_What is expected_
Please repeat the records exactly from their first line, finishing at the line containing "self.output = self.node(output)" and including it.

_Entries from a dataset_
··········
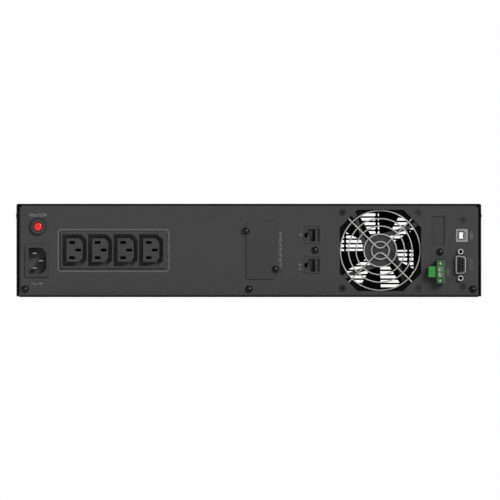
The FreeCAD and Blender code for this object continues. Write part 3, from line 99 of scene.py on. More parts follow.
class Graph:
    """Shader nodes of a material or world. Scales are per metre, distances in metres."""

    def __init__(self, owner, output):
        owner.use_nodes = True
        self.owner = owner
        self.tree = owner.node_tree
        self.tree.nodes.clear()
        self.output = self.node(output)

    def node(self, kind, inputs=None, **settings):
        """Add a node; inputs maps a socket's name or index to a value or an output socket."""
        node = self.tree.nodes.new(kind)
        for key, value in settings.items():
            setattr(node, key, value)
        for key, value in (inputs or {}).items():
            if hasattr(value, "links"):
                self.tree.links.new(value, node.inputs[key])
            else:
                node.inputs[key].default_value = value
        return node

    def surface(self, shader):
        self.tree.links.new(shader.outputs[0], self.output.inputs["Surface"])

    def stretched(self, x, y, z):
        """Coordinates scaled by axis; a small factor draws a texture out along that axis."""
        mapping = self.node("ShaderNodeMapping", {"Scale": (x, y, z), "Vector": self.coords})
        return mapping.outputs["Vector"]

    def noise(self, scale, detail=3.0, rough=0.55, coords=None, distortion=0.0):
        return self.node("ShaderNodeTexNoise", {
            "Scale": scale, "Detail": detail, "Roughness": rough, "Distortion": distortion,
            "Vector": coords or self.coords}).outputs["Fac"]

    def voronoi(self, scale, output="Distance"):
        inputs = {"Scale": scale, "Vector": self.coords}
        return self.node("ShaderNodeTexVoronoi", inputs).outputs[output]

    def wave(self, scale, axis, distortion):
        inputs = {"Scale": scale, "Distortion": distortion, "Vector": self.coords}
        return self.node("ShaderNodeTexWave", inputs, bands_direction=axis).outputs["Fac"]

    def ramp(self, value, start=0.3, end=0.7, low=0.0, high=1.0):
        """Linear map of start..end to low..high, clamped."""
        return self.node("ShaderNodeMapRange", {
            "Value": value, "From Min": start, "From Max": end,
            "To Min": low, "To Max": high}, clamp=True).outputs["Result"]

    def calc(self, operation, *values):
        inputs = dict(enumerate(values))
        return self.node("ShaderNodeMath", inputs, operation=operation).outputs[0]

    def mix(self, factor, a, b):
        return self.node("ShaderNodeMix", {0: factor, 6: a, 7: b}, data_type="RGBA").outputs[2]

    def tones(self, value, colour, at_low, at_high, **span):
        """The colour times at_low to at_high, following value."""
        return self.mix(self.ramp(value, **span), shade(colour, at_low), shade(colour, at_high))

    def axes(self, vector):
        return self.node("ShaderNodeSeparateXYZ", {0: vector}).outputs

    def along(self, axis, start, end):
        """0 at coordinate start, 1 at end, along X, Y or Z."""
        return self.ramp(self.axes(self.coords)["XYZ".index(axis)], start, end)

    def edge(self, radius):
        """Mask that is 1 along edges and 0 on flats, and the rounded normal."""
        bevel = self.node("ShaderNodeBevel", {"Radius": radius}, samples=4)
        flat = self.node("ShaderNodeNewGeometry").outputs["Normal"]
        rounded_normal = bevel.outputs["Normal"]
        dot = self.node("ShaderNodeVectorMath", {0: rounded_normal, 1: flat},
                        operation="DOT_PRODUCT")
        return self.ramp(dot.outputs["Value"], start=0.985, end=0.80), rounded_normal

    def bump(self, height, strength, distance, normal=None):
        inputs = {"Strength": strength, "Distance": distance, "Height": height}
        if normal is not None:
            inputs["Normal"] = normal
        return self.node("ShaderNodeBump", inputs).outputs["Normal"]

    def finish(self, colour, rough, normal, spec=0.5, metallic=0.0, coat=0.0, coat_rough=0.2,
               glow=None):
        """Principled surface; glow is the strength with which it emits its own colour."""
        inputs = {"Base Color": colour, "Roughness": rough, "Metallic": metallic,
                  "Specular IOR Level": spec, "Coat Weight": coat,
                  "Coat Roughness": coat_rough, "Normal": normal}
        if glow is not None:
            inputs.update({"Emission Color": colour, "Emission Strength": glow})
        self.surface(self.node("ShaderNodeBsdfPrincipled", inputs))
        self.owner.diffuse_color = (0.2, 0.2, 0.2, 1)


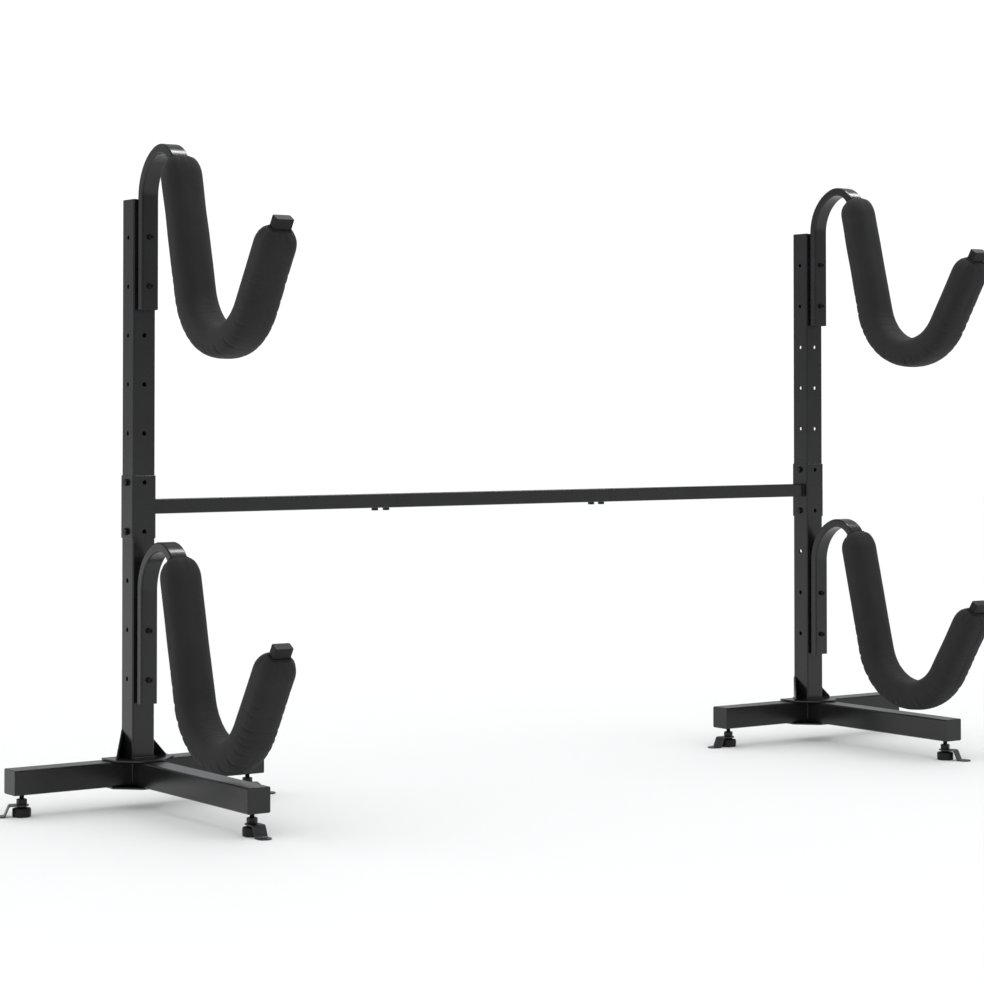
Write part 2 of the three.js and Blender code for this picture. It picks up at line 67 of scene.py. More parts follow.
··········
_Complete output_
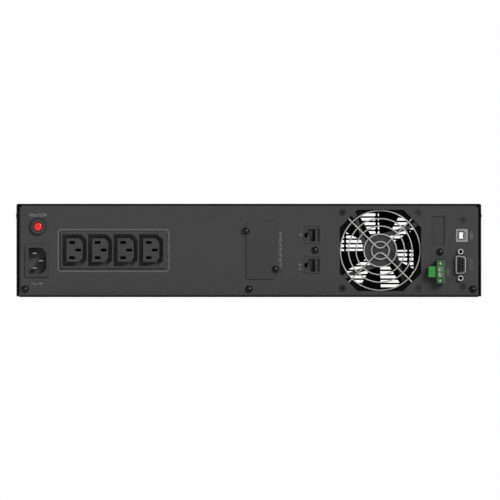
The FreeCAD and Blender code for this object continues. Write part 3, from line 99 of scene.py on. More parts follow.
class Graph:
    """Shader nodes of a material or world. Scales are per metre, distances in metres."""

    def __init__(self, owner, output):
        owner.use_nodes = True
        self.owner = owner
        self.tree = owner.node_tree
        self.tree.nodes.clear()
        self.output = self.node(output)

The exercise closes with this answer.